The episode starts with a convicted bomb-maker being transferred from prison to the hospital for a mental health appointment. It goes smoothly, making it the only successful prisoner transfer in the history of television or movies. No, sorry, I mean, the guy gets kidnapped and nonspecific thugs force him to commit terrorism against his will. Gordon and Bullock save the sort-of-innocent bomber, and then Fish Mooney’s henchman takes out the rest of the bad guys. Fish is willing to sacrifice her own people to hurt Falcone, and this move hurts Falcone because. . . I’m gonna be honest, I didn’t follow it all. The point is that Fish will do anything to hurt Falcone. Even if it means completely ignoring Penguin, who is right under her nose doing everything he can to undermine her revenge.

Look, I didn’t say these would be good life lessons. If these characters made good choices, this wouldn’t be Gotham.

Bruce and Alfred boxing

3. Mayor Aubrey James:  If there’s a disaster somewhere in your city, put everybody involved on a bus and send them somewhere else. 
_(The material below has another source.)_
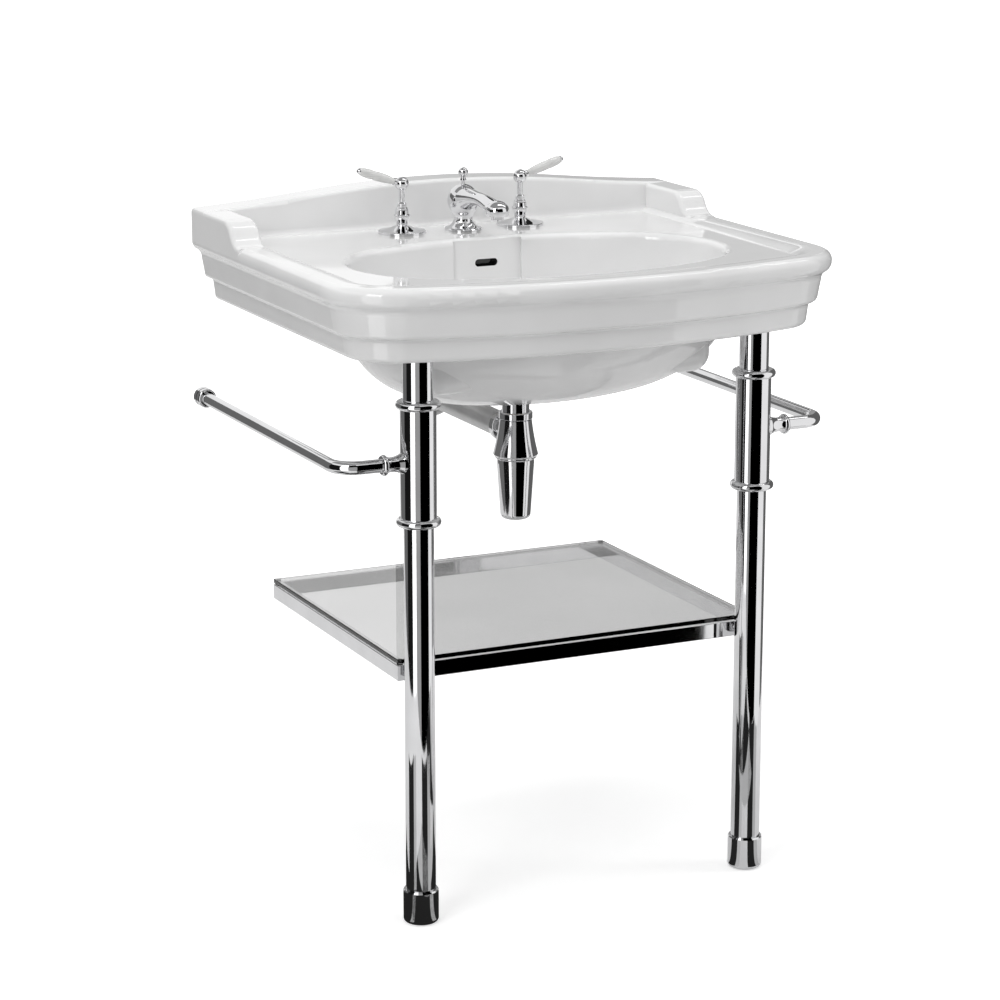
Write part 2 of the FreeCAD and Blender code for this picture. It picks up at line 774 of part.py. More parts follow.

You may remember this was the Mayor’s idea back in Episode 2, when kids were being kidnapped so he sent them “upstate.” Since this week’s disaster happened because an inmate was being transported outside for mental healthcare, the Mayor decides to transfer a lot of mentally ill inmates to a separate facility at (duh -DUH) Arkham Asylum.

4. Alfred Pennyworth: Taking a punch is as important as throwing one.

That’s an actual quote from the episode. One thing commenters have been saying about this show is that Alfred isn’t doing a very good job of helping Bruce grow into a well-adjusted young man. That’s sort of baked into the story. Bruce can deal with his grief in a healthy way OR he can vow to become a bat. Whatever Alfred tries can only work so well, or we’re watching a prequel to something that isn’t Batman.

This episode, though, marks the first time that Alfred’s caretaking methods are seriously questioned. Alfred is trying to teach Bruce to absorb and process pain. Bruce believes if he works at this hard enough, he’ll be safe. But an outside perspective, brought by Selina, turns out to be more of what Bruce needs right now.

Selina is smiling

Is this the face of a ruthless burglar??

5. Selina Kyle: Sometimes you just gotta have a bagel fight with a cute girl.

Selina slips some hard truths into her conversations with Bruce. Fighting won’t make you safe, she tells him. There will always be someone out there who is meaner and more ruthless. Selina has the guts to tell Bruce that all of his carefully laid plans might not work.

Then she throws a bagel at him and dares him to chase her around the room. When Alfred sees them, they’re jumping around and giggling and just being a couple of kids.

So, folks, here we are closing in on the first half of Gotham’s first season. What lessons have you learned? Are you glad you hung in there? What do you think needs to be resolved as the show goes into hiatus?